= Turner's Arena =

Arena in Washington DC, United States

Turner's Arena was the name given to a 1,800 seat arena, located at 1341 W Street, near the northeast corner of 14th and W Streets, NW in Washington, D.C., and originally owned by local wrestling promoter Joe Turner. One of the popular events were bouts featuring local wrestler Swift Eagle and Chief Thunderbird as detailed in the House History Man blog. A photograph and advertisement for the arena appears on page 69 of the book Greater U Street by Paul K. Williams.
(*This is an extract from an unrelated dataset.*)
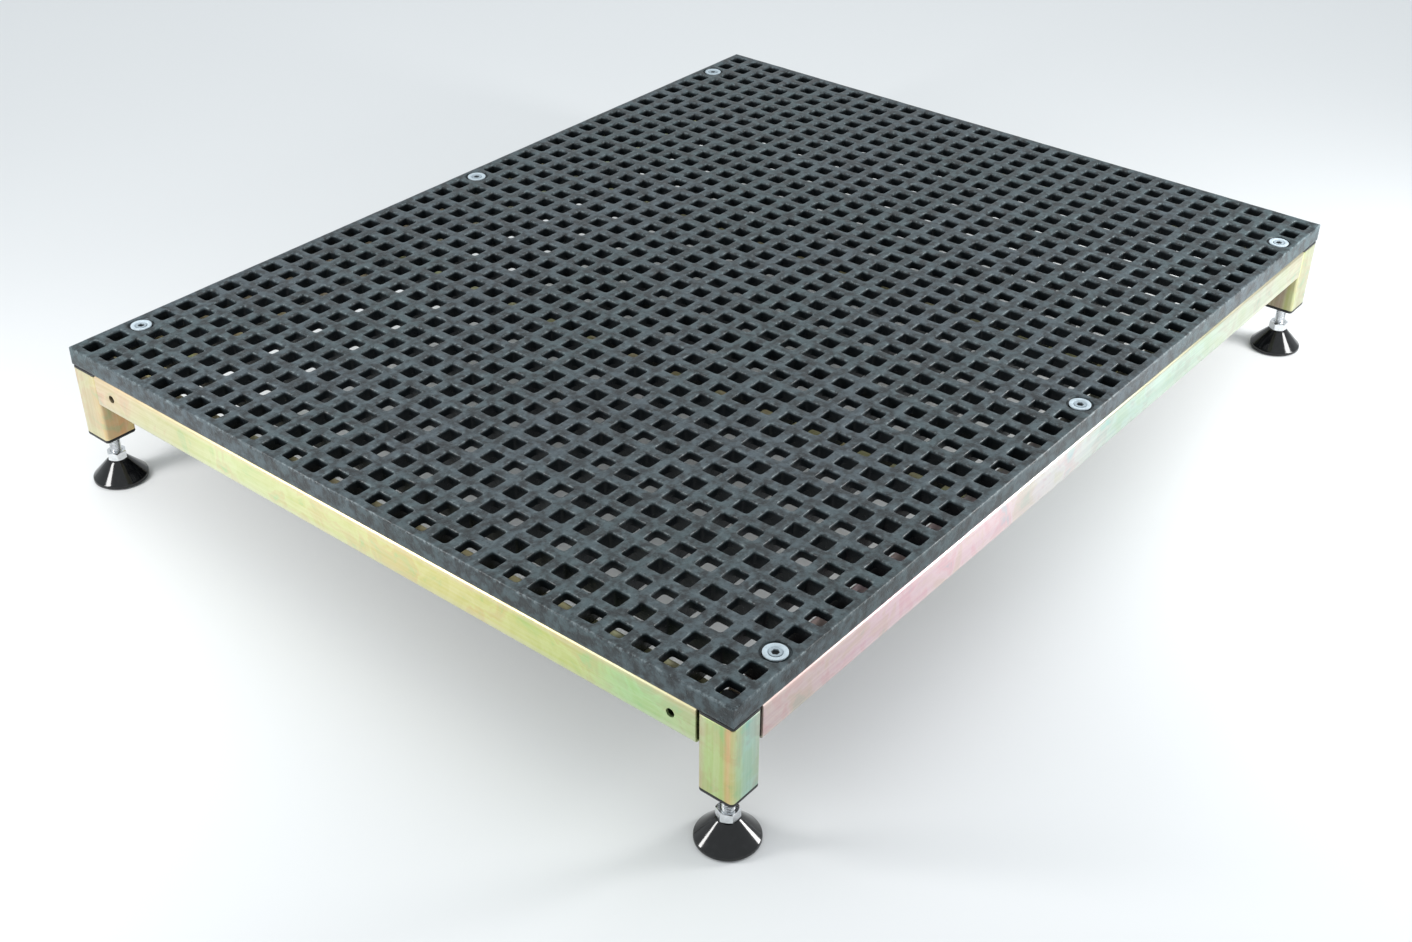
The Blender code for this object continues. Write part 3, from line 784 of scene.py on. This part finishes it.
def make_leg_insert(corner, finish):
    """Flanged plug in the foot of a leg, bored for the threaded bush."""
    low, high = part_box("leg_insert_" + corner)
    leg_low, leg_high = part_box("leg_" + corner)
    bush_low, bush_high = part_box("thread_bush_" + corner)
    centre = (leg_low + leg_high) / 2
    half = (leg_high.x - leg_low.x) / 2
    plug = half - TUBE_WALL - GAP
    rim = leg_low.z - GAP
    bore = (bush_high.x - bush_low.x) / 2 + GAP
    squares = (
        (plug - PLUG_TAPER, PLUG_CORNER, high.z), (plug, PLUG_CORNER, high.z - PLUG_TAPER_LENGTH),
        (plug, PLUG_CORNER, rim), (half - 0.15 * MM, TUBE_CORNER, rim),
        (half, TUBE_CORNER, rim - 0.2 * MM), (half, TUBE_CORNER, low.z + 0.8 * MM),
        (half - 0.25 * MM, TUBE_CORNER, low.z + 0.25 * MM), (half - 0.8 * MM, TUBE_CORNER, low.z),
    )
    circles = (
        (bore + 1.6 * MM, low.z), (bore + 1.3 * MM, low.z + 0.4 * MM), (bore, low.z + 0.4 * MM),
    )
    loops = [leg_circle(centre, bore, high.z)]
    loops += [leg_square(centre, *step) for step in squares]
    loops += [leg_circle(centre, *step) for step in circles]
    builder = bmesh.new()
    skin(builder, loops, closed=True)
    piece_from("insert_" + corner, builder, finish, "platform", "leg_insert_" + corner)


BUSH_BORE = 4.3 * MM
BUSH_GROOVES = 6
BUSH_GROOVE_DEPTH = 0.35 * MM
BUSH_PLAIN_END = 1.5 * MM


def make_thread_bush(corner, finish):
    """Turned bush with grooves round it, which hold it in the plastic insert."""
    low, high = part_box("thread_bush_" + corner)
    centre = (low + high) / 2
    outer = (high.x - low.x) / 2
    profile = [
        (BUSH_BORE, low.z + 0.5 * MM), (BUSH_BORE + 0.5 * MM, low.z), (outer - 0.3 * MM, low.z),
        (outer, low.z + 0.3 * MM),
    ]
    step = (high.z - low.z - 2 * BUSH_PLAIN_END) / BUSH_GROOVES
    for groove in range(BUSH_GROOVES):
        z = low.z + BUSH_PLAIN_END + groove * step
        bottom = outer - BUSH_GROOVE_DEPTH
        profile += [(outer, z), (bottom, z + step * 0.25), (bottom, z + step * 0.5), (outer, z + step * 0.75)]
    profile += [
        (outer, high.z - 0.3 * MM), (outer - 0.3 * MM, high.z), (BUSH_BORE + 0.5 * MM, high.z),
        (BUSH_BORE, high.z - 0.5 * MM),
    ]
    builder = bmesh.new()
    turned(builder, centre, profile, 32, closed=True)
    piece_from("bush_" + corner, builder, finish, "platform", "thread_bush_" + corner)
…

This venue was an early home to the Capitol Wrestling Corporation, a precursor to WWE, which was started by Vincent J. McMahon in January 1953. McMahon took over the territory from Gabe Menendez, who had succeeded Turner after his death in 1947. In addition, the arena hosted top professional boxing matches promoted by Goldie Ahearn featuring fighters such as Lou Gevinson, Lew Hanbury, and Jimmy Cooper. It was also the birthplace of the Central Intercollegiate Athletic Association annual basketball tournament, as well as the host to top country music acts and Jazz performances. It was renamed Capitol Arena in 1956 once Capitol Wrestling Corporation began broadcasting a syndicated weekly wrestling show from the arena every Thursday night. The arena was closed and demolished in 1965.